What should you look for in a replacement heifer?
According to Dr. Robert Wells, that heifer should come from another herd.
“It’s a best management practice to purchase a replacement from somebody else,” Wells, a livestock consultant with the Samuel R. Noble Foundation in Ardmore, Okla., told Ozarks Farm & Neighbor. “Our industry is really no different than many other industries; somebody who specializes in a particular segment is more than likely going to have cost efficiencies, and probably be able to do a better job than somebody who is trying to do it on their own. The old saying, ‘A jack of all trades, master of none,’ is very true in our industry.”
There are also genetic advantages to reaching outside for replacements. Wells said if you’re going to develop good quality replacement females, you’re probably going to be giving up traits such as performance, so you’re not getting females that are too big.
“If I’m holding back my own females to develop as replacements for my own herd, all too often a common mistake is going to be to hold back the biggest, heaviest weight heifer in the herd regardless of what her age is,” he said. “I tell cooperators to avoid that pitfall of just looking for the biggest female out there, and look at their birth ages; that’s a good indication of which ones we should keep.”
While the industry does a very good job of matching the genetics of bulls to the producer’s needs, Wells said failure of the commercial cattleman to track the genetics of heifers is a weak point.
“We want to keep females out of cows that have had a calf every year,” he said. “If she has missed a calf, first off she doesn’t need to be in the herd and secondly, if she is, we definitely don’t need to be keeping a female out of her.”
He also said selecting for calves born earlier in your breeding season puts selection pressure on fertility and should increase the overall fertility of the herd over time.
“One thing we tell people is, the closer to home you can buy your heifers, the more they come from an environment similar to yours, the better off it is,” Eldon Cole, University of Missouri Extension regional livestock specialist said. “But inevitably, we have folks who think if they get their cattle from another state, or two or three states away, they’re going to be better. This environment is something that we highly are concerned about, and in Missouri and other states in this region we have fescue. We think if heifers that are going to thrive in a breeding pasture, it’s probably going to be fescue, especially the old kind – the Kentucky 31 with the endophyte – and they probably need to be buying heifers a little closer to home.”

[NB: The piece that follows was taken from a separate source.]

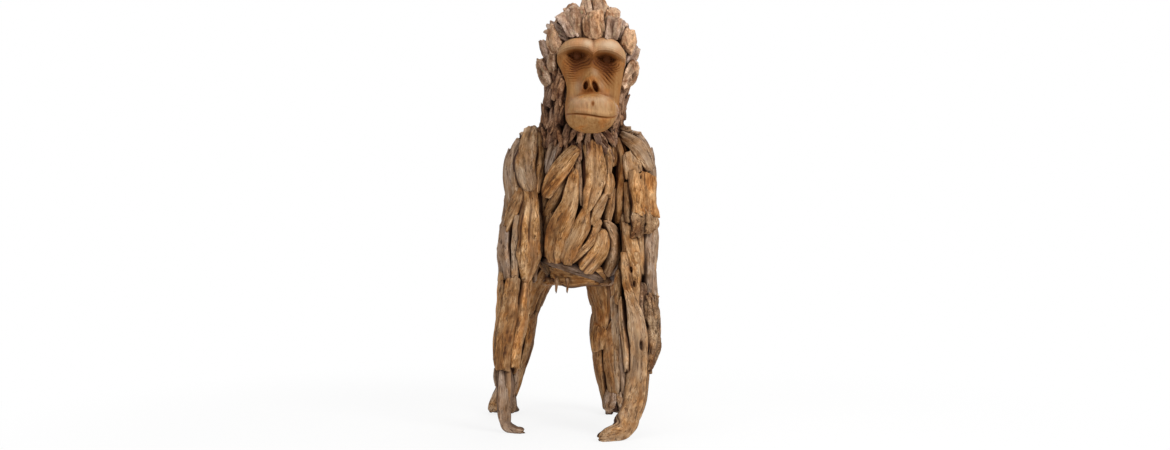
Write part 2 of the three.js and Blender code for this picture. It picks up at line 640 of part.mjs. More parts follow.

Cole said if you have the luxury of putting heifers into a herd and selecting after the breeding season, “we always like to get those heifers preg checked early and find out who bred that first pill out of the box, so to speak, whether you’re doing AI or natural service. We don’t want them extreme in any way, as far as either frame or sheer weight. We like heifers that are well grown out, probably weighing somewhere in that neighborhood of 700 to 800 pounds at the time you’re going to breed them.”
He also said there should be some uniformity to a set of heifers – either color, muscle type or frame size – and prefers heifers that look like they will shed at an early time in the season; that way, they won’t be carrying a lot of hair and will probably be set back less by being on endophyte infected fescue.
The industry is still struggling to rebuild the cow herd, but the Jan. 1 USDA inventory report showed the beef cow herd up 3.5 percent from a year ago. Wells said now is the time to improve the overall genetics of the herd.
“Rather than just choosing any female that has a functioning uterus, let’s go an find good quality females that are actually going to make good cows, and are going to give good genetics to that subsequent calf every year,” he said.